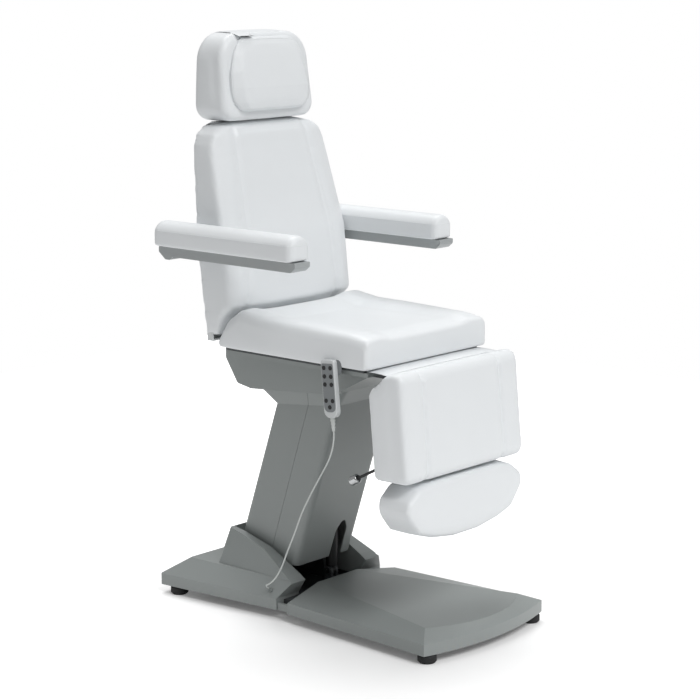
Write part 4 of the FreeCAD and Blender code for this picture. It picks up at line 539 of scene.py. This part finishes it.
# half lengths of the ellipses that the rays start from, in metres, and the tubes' radii in mm
PILLOW_CORE, PAD_CORE_HALF = (0.05, 0.03), 0.004
PILLOW_RADIUS, PAD_RADIUS = 1.6, 1.3
PILLOW_SHIFT = 0.0045
pillow_low, pillow_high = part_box("head_pillow")
pillow_middle = (pillow_low + pillow_high) / 2
for name, depth in (("pillow_rear_piping", 1.5), ("pillow_front_piping", 9.0)):
    centre = (0, pillow_high.y + PILLOW_SHIFT - depth * MM, pillow_middle.z)
    piping(name, "pillow_upholstery", centre, PILLOW_CORE, (0, 2), PILLOW_RADIUS, lean=HEAD_LEAN)
PAD_END, PAD_SEAM_DROP = 0.04, 0.026
for side in ("left", "right"):
    pad_low, pad_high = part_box(side + "_arm_pad")
    pad_middle = (pad_low + pad_high) / 2
    half_length = (pad_high.y - pad_low.y) / 2 - PAD_END
    centre = (pad_middle.x, pad_middle.y, pad_high.z - PAD_SEAM_DROP)
    piping(side + "_pad_piping", side + "_pad_upholstery", centre, (PAD_CORE_HALF, half_length), (0, 1),
           PAD_RADIUS, count=240)

# %% [markdown]
# ## Strap and flap
#
# The pillow hangs on a flat vinyl strap that goes over the headrest's top. The flap is a thin
# vinyl-covered board that bridges the gap between seat and legrest. Both are flat things, so they
# are modelled directly.

# %% Strap and flap


def ribbon(name, path, low_x, high_x, thick, slot, body, rows=15):
    """Flat band across X along a (y, z) path, with soft edges: thickness falls off as (1 - t**6)."""
    path = np.asarray(path, float)
    along = np.gradient(path, axis=0)
    along /= np.linalg.norm(along, axis=1)[:, None]
    out = np.stack([along[:, 1], -along[:, 0]], 1)
    t = np.linspace(-1, 1, rows)
    x = (low_x + high_x) / 2 + t * (high_x - low_x) / 2
    lift = thick / 2 * (1 - np.abs(t) ** 6)
    points = []
    for sign in (1, -1):
        shifted = path[:, None] + sign * out[:, None] * lift[None, :, None]
        points.append(np.dstack([np.broadcast_to(x, shifted.shape[:2]), shifted]))
    points = np.stack(points)
    count = len(path) * rows
    cell = (np.arange(len(path) - 1)[:, None] * rows + np.arange(rows - 1)).ravel()
    top = np.stack([cell, cell + 1, cell + rows + 1, cell + rows], 1)
    under = np.stack([cell, cell + rows, cell + rows + 1, cell + 1], 1) + count
    piece = new_piece(name, points.reshape(-1, 3), np.vstack([top, under]).tolist(), slot, body)
    mesh = bmesh.new()
    mesh.from_mesh(piece.data)
    bmesh.ops.holes_fill(mesh, edges=[edge for edge in mesh.edges if edge.is_boundary], sides=0)
    bmesh.ops.recalc_face_normals(mesh, faces=mesh.faces)
    mesh.to_mesh(piece.data)
    mesh.free()
    return piece


def smooth_path(corners, count):
    """Points along a line through corners, rounded by a Chaikin cut at each corner."""
    path = np.asarray(corners, float)
    for _ in range(3):
        cut = np.empty((2 * len(path) - 2, path.shape[1]))
        cut[0::2] = path[:-1] * 0.75 + path[1:] * 0.25
        cut[1::2] = path[:-1] * 0.25 + path[1:] * 0.75
        path = np.vstack([path[:1], cut, path[-1:]])
    step = np.linalg.norm(np.diff(path, axis=0), axis=1)
    length = np.concatenate([[0], np.cumsum(step)])
    even = np.linspace(0, length[-1], count)
    return np.stack([np.interp(even, length, path[:, i]) for i in range(path.shape[1])], 1)


strap_low, strap_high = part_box("pillow_strap")
head_low, head_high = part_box("head_cushion")
STRAP_INSET, STRAP_THICK = 0.008, 0.002
strap_path = smooth_path([
    (strap_low.y + 0.018, strap_high.z - 0.012), (head_low.y + 0.034, strap_high.z - 0.003),
    (head_low.y + 0.055, strap_high.z - 0.0012), (head_high.y - 0.012, strap_high.z - 0.0012),
    (strap_high.y - 0.001, head_high.z - 0.018), (strap_high.y - 0.001, strap_low.z)], 40)
strap = ribbon("pillow_band", strap_path, strap_low.x + STRAP_INSET, strap_high.x - STRAP_INSET,
               STRAP_THICK, "strap_white", "headrest")
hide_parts("pillow_strap")

flap_low, flap_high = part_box("legrest_flap")
FLAP_PROUD, FLAP_SIDE_INSET, FLAP_THICK = 0.009, 0.0055, 0.0056
FLAP_BEND_REAR, FLAP_BEND_FRONT = -0.285, -0.308
flap_path = smooth_path([
    (flap_high.y, flap_high.z - 0.003), (FLAP_BEND_REAR, flap_high.z - 0.0026),
    (FLAP_BEND_FRONT, flap_high.z - 0.0028), (flap_low.y - FLAP_PROUD, flap_high.z - 0.0048)], 20)
flap = ribbon("hinge_flap", flap_path, flap_low.x + FLAP_SIDE_INSET, flap_high.x - FLAP_SIDE_INSET,
              FLAP_THICK, "upholstery_white", "seat", rows=60)
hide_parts("legrest_flap")
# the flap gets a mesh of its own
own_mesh(flap)
print("strap", len(strap.data.vertices), "points, flap", len(flap.data.vertices), "points")

# %% [markdown]
# ## The handset's cord
#
# A thin round cord leaves the strain relief, hangs past the column and goes back into the gland on
# the base. Its line is a NURBS curve of order 3 on the route's points. It crosses three joints
# between the seat and the base, so it is three spans that meet end to end. Each span ends where
# the line reaches a given height, and rides on no body.

# %% Cord
CORD_DIAMETER = 0.0045
CORD_ROUTE = [
    (-0.2698, -0.16869, 0.5909), (-0.2698, -0.17135, 0.56328), (-0.273, -0.156, 0.51),
    (-0.276, -0.120, 0.452), (-0.276, -0.086, 0.398), (-0.274, -0.052, 0.34), (-0.271, -0.026, 0.283),
    (-0.27, 0.003, 0.225), (-0.271, 0.025, 0.172), (-0.268, 0.054, 0.132), (-0.258, 0.088, 0.108),
    (-0.23661, 0.122, 0.09472), (-0.22304, 0.122, 0.08289)]


def nurbs_points(route, resolution=16):
    """Points along a NURBS curve of order 3 with these control points."""
    curve = bpy.data.curves.new("cord_line", "CURVE")
    curve.dimensions = "3D"
    line = curve.splines.new("NURBS")
    line.points.add(len(route) - 1)
    line.points.foreach_set("co", np.hstack([route, np.ones((len(route), 1))]).ravel())
    line.order_u = 3
    line.use_endpoint_u = True
    line.resolution_u = resolution
    holder = bpy.data.objects.new("cord_line", curve)
    scene.collection.objects.link(holder)
    bpy.context.view_layer.update()
    mesh = bpy.data.meshes.new_from_object(holder)
    bpy.data.objects.remove(holder)
    return points_of(mesh)


CORD_SPANS = (
    # name, upper body, lower body, height of the lower end
    ("handset_lead", "seat", "carrier", 0.515),
    ("handset_lead_middle", "carrier", "lift_arm", 0.225),
    ("handset_lead_lower", "lift_arm", "base", 0.0),
)
cord_line = nurbs_points(CORD_ROUTE)
first = 0
for name, upper, lower, height in CORD_SPANS:
    last = int(np.argmin(np.abs(cord_line[:, 2] - height)))
    span = cord_line[first:last + 1]
    cord = new_piece(name, *tube(span, CORD_DIAMETER / 2, sides=14), "cord_grey", None)
    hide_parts("handset_cord")
    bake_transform(cord)
    first = last

# %% [markdown]
# ## Floor
#
# The picture has a pure white background and a soft grey shadow round the base. The floor is matt
# white and adds some white of its own that only the camera sees, more of it further out: its
# strength follows a smooth step of the distance from the base.

# %% Floor
FLOOR_REACH = 3.4
SHADOW_CENTRE, SHADOW_NEAR, SHADOW_FAR = (-0.05, -0.5, 0), 0.85, 1.35
GLOW_NEAR, GLOW_FAR = 0.10, 0.6
floor_corners = [(x * FLOOR_REACH, y * FLOOR_REACH, 0) for x, y in ((-1, -1), (1, -1), (1, 1), (-1, 1))]
floor_mesh = bpy.data.meshes.new("floor")
floor_mesh.from_pydata(floor_corners, [], [(0, 1, 2, 3)])
floor = bpy.data.objects.new("floor", floor_mesh)
scene.collection.objects.link(floor)
paper = bpy.data.materials.new("white_studio_floor")
paper.use_nodes = True
tree = paper.node_tree
tree.nodes.clear()
seen = add_node(tree, "ShaderNodeLightPath").outputs["Is Camera Ray"]
matt = add_node(tree, "ShaderNodeBsdfDiffuse", {"Color": linear("#f4f4f4")})
place = add_node(tree, "ShaderNodeTexCoord").outputs["Object"]
aside = add_node(tree, "ShaderNodeVectorMath", {0: place, 1: SHADOW_CENTRE}, operation="DISTANCE")
edge = add_node(tree, "ShaderNodeMapRange", {
    "Value": aside.outputs["Value"], "From Min": SHADOW_NEAR, "From Max": SHADOW_FAR,
    "To Min": GLOW_NEAR, "To Max": GLOW_FAR}, interpolation_type="SMOOTHSTEP")
glow_power = add_node(tree, "ShaderNodeMath", {0: seen, 1: edge.outputs["Result"]}, operation="MULTIPLY")
glow = add_node(tree, "ShaderNodeEmission", {
    "Color": (1, 1, 1, 1), "Strength": glow_power.outputs["Value"]})
both = add_node(tree, "ShaderNodeAddShader", {0: matt.outputs["BSDF"], 1: glow.outputs["Emission"]})
add_node(tree, "ShaderNodeOutputMaterial", {"Surface": both.outputs["Shader"]})
floor_mesh.materials.append(paper)
print("floor", 2 * FLOOR_REACH, "m wide")

# %% [markdown]
# ## Light
#
# The world is white to the camera and dimmer as light. Two broad suns add form: one high in front,
# and one overhead from behind, which lights the tops and lays the shadow in front of the base.

# %% Light
WORLD_LIGHT, LAMP_DISTANCE = 0.38, 4
world = bpy.data.worlds.new("studio")
scene.world = world
world.use_nodes = True
tree = world.node_tree
tree.nodes.clear()
path = add_node(tree, "ShaderNodeLightPath")
seen = add_node(tree, "ShaderNodeMath", {
    0: path.outputs["Is Camera Ray"], 1: path.outputs["Is Transmission Ray"]}, operation="MAXIMUM")
power = add_node(tree, "ShaderNodeMapRange", {"Value": seen.outputs["Value"], "To Min": WORLD_LIGHT,
                                              "To Max": 1.0})
sky = add_node(tree, "ShaderNodeBackground", {"Color": (1, 1, 1, 1), "Strength": power.outputs["Result"]})
add_node(tree, "ShaderNodeOutputWorld", {"Surface": sky.outputs["Background"]})


def soft_sun(name, come_from, strength, spread):
    """Even light from a direction, with shadows as soft as a source `spread` degrees wide gives."""
    data = bpy.data.lights.new(name, "SUN")
    data.energy = strength
    data.angle = math.radians(spread)
    lamp = bpy.data.objects.new(name, data)
    lamp.rotation_euler = Vector(come_from).to_track_quat("Z", "Y").to_euler()
    lamp.location = Vector(come_from) * LAMP_DISTANCE
    scene.collection.objects.link(lamp)
    print(name, "sun", strength, "W/m2")


soft_sun("front_key", (-0.05, -0.66, 0.75), 1.66, 30)
soft_sun("overhead_rear", (0.26, 0.36, 0.89), 1.4, 34)

# %% [markdown]
# ## Camera
#
# The camera stands where a fit to the picture's corners puts it, turned and raised by two angles
# round a point on the chair, with a long lens.

# %% Camera
AZIMUTH, ELEVATION, DISTANCE = math.radians(48.69), math.radians(10.79), 5.993
SENSOR_MM, LENS_MM = 36, 109.3
camera = bpy.data.objects.new("camera", bpy.data.cameras.new("camera"))
scene.collection.objects.link(camera)
camera.data.sensor_width = SENSOR_MM
camera.data.lens = LENS_MM
target = Vector((0, 0.0101, 0.7522))
level = math.cos(ELEVATION)
away = Vector((-math.sin(AZIMUTH) * level, -math.cos(AZIMUTH) * level, math.sin(ELEVATION)))
camera.location = target + away * DISTANCE
camera.rotation_euler = (-away).to_track_quat("-Z", "Y").to_euler()
scene.camera = camera
scene.view_settings.view_transform = "Standard"
print("camera", [round(v, 3) for v in camera.location])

■ ■ ■ ■ ■ ■ ■

▶ **TASK PROMPT**
Exactly as they stand, set down the lines from the top of the data through the line with "# %% Strap and flap".

▶ **RESULT OF THIS EXERCISE**
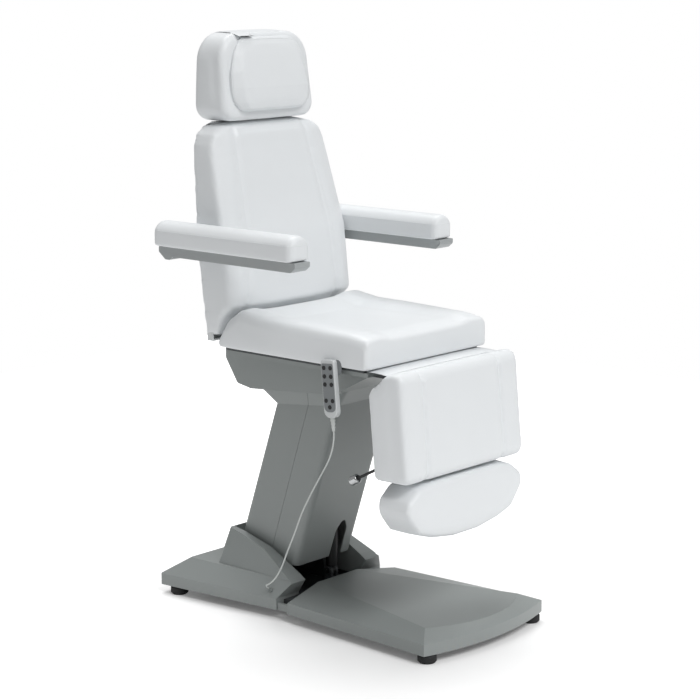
Write part 4 of the FreeCAD and Blender code for this picture. It picks up at line 539 of scene.py. This part finishes it.
# half lengths of the ellipses that the rays start from, in metres, and the tubes' radii in mm
PILLOW_CORE, PAD_CORE_HALF = (0.05, 0.03), 0.004
PILLOW_RADIUS, PAD_RADIUS = 1.6, 1.3
PILLOW_SHIFT = 0.0045
pillow_low, pillow_high = part_box("head_pillow")
pillow_middle = (pillow_low + pillow_high) / 2
for name, depth in (("pillow_rear_piping", 1.5), ("pillow_front_piping", 9.0)):
    centre = (0, pillow_high.y + PILLOW_SHIFT - depth * MM, pillow_middle.z)
    piping(name, "pillow_upholstery", centre, PILLOW_CORE, (0, 2), PILLOW_RADIUS, lean=HEAD_LEAN)
PAD_END, PAD_SEAM_DROP = 0.04, 0.026
for side in ("left", "right"):
    pad_low, pad_high = part_box(side + "_arm_pad")
    pad_middle = (pad_low + pad_high) / 2
    half_length = (pad_high.y - pad_low.y) / 2 - PAD_END
    centre = (pad_middle.x, pad_middle.y, pad_high.z - PAD_SEAM_DROP)
    piping(side + "_pad_piping", side + "_pad_upholstery", centre, (PAD_CORE_HALF, half_length), (0, 1),
           PAD_RADIUS, count=240)

# %% [markdown]
# ## Strap and flap
#
# The pillow hangs on a flat vinyl strap that goes over the headrest's top. The flap is a thin
# vinyl-covered board that bridges the gap between seat and legrest. Both are flat things, so they
# are modelled directly.

# %% Strap and flap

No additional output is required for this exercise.